The excellent multiplayer game introduced in "Brotherhood" returns in "Revelations" with some subtle but potent improvements. A new deathmatch mode offers tense stalking of targets with only small hints to enemy locations. Artifact assault plays similarly to capture the flag. New game modes like these join old returning styles of play, all set amid a variety of excellently designed maps, so there's a lot of content to dig your teeth into. Outside of gameplay, the multiplayer system also feels more rooted in the story of the game world, with new secrets about the Templar order that get revealed as you level up. Throw in a much-improved UI and increased customization, and I have nothing but praise to offer this installment's multiplayer.

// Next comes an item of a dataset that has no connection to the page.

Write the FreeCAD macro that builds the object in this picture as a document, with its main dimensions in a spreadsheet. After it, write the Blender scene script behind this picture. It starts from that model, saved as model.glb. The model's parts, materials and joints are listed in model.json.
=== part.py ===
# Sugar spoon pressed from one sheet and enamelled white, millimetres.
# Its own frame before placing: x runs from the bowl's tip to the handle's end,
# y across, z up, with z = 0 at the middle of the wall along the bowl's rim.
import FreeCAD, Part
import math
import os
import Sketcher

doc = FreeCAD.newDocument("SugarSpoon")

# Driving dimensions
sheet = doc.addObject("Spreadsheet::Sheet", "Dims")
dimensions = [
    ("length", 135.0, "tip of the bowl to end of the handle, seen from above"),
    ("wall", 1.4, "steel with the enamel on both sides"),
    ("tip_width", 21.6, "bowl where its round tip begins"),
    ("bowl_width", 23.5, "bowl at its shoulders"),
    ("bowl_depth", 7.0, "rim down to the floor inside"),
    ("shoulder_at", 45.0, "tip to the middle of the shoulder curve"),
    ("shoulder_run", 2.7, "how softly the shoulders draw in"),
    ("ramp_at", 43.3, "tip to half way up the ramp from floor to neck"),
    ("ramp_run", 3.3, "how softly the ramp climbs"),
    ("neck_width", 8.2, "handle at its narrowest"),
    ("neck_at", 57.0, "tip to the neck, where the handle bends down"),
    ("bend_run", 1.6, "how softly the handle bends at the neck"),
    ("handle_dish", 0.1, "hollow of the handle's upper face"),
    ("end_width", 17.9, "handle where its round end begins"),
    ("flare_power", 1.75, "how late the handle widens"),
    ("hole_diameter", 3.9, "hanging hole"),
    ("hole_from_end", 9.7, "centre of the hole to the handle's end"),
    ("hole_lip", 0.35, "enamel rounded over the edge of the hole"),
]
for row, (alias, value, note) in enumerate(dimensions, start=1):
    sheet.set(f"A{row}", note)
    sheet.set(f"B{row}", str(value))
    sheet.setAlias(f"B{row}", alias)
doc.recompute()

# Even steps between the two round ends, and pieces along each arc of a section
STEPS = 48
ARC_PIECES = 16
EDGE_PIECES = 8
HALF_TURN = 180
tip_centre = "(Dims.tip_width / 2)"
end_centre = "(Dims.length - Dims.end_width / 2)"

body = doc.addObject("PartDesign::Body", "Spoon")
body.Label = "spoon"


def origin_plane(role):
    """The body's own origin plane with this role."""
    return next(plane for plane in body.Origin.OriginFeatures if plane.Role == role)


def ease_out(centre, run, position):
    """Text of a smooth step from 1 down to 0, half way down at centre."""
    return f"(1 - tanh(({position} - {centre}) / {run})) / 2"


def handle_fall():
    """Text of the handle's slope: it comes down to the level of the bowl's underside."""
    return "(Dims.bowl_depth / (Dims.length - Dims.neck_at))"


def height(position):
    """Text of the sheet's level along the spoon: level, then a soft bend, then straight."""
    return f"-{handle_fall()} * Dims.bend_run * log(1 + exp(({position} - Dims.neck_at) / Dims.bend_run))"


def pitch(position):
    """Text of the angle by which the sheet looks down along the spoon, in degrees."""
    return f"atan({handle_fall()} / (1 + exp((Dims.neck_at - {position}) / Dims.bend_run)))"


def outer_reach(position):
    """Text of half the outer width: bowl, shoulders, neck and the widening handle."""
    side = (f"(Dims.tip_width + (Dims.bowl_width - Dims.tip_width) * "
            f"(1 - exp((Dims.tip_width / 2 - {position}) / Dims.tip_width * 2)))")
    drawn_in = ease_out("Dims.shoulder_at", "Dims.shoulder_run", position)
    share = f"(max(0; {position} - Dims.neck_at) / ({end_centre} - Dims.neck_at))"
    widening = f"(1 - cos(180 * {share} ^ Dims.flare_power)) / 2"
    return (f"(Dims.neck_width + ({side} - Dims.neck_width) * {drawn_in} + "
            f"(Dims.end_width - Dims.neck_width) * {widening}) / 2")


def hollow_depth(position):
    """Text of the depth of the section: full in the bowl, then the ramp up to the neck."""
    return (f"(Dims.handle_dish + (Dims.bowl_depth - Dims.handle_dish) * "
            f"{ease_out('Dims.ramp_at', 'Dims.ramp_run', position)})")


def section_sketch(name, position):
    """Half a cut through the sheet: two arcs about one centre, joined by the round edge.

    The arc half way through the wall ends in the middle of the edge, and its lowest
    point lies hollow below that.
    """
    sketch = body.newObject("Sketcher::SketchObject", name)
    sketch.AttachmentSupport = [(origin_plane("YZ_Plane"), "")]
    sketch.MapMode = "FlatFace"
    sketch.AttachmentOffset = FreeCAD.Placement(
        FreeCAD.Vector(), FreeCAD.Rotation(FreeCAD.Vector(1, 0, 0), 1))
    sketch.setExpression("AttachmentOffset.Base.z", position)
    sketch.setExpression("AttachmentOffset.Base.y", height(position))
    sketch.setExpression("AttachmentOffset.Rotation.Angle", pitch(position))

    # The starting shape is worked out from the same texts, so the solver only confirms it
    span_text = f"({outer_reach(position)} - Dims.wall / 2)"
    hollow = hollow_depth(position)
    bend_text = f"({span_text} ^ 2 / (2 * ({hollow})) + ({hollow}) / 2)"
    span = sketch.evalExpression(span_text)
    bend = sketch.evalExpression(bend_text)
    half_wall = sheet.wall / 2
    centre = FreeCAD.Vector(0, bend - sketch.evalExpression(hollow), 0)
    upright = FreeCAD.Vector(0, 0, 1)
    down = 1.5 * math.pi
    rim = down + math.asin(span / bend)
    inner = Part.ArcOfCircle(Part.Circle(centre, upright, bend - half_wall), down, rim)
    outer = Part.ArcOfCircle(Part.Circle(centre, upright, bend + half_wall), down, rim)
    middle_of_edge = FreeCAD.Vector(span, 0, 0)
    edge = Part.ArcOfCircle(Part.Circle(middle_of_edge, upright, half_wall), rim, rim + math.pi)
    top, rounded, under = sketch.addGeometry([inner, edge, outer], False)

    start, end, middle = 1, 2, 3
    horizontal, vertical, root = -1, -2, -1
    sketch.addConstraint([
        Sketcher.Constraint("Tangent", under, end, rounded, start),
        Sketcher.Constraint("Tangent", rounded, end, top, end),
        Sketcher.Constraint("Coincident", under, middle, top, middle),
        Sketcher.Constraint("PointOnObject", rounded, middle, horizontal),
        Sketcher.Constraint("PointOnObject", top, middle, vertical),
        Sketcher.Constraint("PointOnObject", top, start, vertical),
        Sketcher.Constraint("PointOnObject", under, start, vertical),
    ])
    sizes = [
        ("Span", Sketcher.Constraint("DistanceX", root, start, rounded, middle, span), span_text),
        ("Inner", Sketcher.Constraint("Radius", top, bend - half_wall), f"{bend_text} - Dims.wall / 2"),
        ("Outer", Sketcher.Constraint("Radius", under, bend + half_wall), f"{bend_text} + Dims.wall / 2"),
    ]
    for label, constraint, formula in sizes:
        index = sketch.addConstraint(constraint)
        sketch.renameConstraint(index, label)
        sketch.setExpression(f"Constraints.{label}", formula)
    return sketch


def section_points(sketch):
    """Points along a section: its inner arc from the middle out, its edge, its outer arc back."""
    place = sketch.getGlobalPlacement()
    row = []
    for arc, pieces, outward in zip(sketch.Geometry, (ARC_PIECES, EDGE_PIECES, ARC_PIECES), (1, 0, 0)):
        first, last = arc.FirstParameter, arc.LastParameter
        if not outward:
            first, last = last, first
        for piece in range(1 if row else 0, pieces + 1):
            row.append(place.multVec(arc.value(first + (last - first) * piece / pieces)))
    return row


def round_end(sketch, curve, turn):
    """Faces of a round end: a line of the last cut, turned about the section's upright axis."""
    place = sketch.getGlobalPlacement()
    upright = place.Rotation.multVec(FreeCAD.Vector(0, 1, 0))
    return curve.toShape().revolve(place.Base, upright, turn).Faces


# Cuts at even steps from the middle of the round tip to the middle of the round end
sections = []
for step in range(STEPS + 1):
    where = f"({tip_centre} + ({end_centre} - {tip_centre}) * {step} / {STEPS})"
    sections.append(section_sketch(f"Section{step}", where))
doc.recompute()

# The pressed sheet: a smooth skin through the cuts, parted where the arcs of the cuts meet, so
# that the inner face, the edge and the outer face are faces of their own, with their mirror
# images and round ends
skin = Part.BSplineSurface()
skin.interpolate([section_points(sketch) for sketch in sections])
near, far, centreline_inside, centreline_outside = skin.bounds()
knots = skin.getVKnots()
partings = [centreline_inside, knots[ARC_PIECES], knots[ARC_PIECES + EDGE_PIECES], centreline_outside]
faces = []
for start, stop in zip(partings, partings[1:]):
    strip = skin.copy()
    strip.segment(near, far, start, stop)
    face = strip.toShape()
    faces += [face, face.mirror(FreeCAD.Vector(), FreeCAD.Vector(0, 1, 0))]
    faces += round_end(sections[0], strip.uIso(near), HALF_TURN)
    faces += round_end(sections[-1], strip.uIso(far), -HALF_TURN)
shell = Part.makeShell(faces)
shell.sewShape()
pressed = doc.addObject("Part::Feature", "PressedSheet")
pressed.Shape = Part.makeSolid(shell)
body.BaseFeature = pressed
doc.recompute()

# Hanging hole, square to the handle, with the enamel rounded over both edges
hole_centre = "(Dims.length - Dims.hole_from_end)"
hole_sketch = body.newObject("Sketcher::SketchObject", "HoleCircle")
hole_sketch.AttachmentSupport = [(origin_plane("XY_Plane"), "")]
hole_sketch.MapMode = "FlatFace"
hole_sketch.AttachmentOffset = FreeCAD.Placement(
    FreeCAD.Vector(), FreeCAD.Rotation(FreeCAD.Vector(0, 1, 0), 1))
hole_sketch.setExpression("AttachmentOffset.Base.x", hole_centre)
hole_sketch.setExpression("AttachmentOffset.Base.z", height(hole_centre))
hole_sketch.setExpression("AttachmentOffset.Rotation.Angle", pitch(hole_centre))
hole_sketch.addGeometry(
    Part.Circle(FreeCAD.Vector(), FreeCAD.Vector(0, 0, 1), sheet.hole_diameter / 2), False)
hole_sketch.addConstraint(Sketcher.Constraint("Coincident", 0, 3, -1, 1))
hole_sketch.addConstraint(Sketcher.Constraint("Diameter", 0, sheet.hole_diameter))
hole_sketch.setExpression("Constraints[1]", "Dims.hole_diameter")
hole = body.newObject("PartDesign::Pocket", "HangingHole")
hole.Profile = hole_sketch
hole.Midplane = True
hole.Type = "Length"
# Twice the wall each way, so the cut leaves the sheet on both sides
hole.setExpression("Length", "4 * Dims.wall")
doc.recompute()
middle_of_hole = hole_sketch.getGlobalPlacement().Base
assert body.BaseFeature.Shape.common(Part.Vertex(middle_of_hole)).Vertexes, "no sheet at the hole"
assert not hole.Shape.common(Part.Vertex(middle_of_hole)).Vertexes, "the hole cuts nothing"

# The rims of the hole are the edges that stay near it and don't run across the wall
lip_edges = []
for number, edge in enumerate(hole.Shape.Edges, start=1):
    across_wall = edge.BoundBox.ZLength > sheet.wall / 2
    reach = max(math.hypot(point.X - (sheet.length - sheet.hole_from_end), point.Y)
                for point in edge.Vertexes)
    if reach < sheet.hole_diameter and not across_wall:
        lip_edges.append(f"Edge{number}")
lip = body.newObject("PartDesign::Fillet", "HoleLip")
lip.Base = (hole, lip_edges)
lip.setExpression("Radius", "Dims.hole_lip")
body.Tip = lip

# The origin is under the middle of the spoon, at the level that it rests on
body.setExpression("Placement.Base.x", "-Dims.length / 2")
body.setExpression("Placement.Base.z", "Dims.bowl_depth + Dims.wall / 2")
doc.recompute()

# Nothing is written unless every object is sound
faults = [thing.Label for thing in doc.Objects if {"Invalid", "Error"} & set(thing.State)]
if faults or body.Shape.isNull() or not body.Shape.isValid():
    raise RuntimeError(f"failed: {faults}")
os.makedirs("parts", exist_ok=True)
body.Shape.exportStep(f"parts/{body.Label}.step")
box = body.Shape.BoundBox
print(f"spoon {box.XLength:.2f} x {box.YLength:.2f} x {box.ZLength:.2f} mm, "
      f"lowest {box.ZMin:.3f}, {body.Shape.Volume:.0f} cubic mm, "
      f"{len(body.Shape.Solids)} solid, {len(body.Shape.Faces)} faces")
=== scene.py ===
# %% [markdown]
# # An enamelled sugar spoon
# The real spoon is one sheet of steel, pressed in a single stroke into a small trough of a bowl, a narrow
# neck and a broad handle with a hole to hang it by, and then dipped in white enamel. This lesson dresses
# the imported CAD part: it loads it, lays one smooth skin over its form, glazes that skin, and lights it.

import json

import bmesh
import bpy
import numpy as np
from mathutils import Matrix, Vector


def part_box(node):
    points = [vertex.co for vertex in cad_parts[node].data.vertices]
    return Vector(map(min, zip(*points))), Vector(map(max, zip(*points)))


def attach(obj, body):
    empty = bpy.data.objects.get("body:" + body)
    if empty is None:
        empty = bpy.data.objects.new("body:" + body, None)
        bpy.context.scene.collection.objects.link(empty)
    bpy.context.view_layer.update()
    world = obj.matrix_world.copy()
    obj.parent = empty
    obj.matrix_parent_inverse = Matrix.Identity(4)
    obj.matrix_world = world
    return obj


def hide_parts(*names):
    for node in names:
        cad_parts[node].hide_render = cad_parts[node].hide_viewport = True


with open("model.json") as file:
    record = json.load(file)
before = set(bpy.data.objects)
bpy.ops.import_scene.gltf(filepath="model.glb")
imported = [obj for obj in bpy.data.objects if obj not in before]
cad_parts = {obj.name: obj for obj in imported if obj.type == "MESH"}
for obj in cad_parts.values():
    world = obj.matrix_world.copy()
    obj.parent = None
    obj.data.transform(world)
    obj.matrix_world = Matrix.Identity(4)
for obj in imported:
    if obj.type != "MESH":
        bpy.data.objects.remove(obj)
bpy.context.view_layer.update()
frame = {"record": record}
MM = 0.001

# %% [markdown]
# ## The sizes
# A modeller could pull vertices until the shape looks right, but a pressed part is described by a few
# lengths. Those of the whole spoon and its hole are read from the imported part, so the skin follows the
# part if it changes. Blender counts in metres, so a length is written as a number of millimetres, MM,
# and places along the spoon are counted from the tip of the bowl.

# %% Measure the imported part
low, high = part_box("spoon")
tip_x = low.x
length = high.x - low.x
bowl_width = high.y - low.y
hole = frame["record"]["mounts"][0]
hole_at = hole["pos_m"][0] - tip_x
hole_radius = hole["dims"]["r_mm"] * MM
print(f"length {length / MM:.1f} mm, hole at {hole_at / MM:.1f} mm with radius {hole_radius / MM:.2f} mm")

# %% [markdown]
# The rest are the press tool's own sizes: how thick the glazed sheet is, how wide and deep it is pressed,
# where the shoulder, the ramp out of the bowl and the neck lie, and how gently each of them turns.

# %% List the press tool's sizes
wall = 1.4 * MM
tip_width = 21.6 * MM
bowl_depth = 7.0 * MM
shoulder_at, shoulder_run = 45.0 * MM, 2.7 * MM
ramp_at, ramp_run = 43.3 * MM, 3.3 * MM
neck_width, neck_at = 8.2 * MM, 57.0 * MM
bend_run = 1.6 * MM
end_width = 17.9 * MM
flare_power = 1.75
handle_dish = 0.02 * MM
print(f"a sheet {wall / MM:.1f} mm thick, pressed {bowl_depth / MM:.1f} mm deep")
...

A number of new features have been attempted to make "Revelations" feel new and different from its predecessors. In that quest for broader variety and a unique identity from the earlier games, "Revelations" makes some missteps that are hard to ignore. However, the game offers more of what has been great about the franchise, and that should be enough to bring most fans to the table, even if it a poor starting point for new players.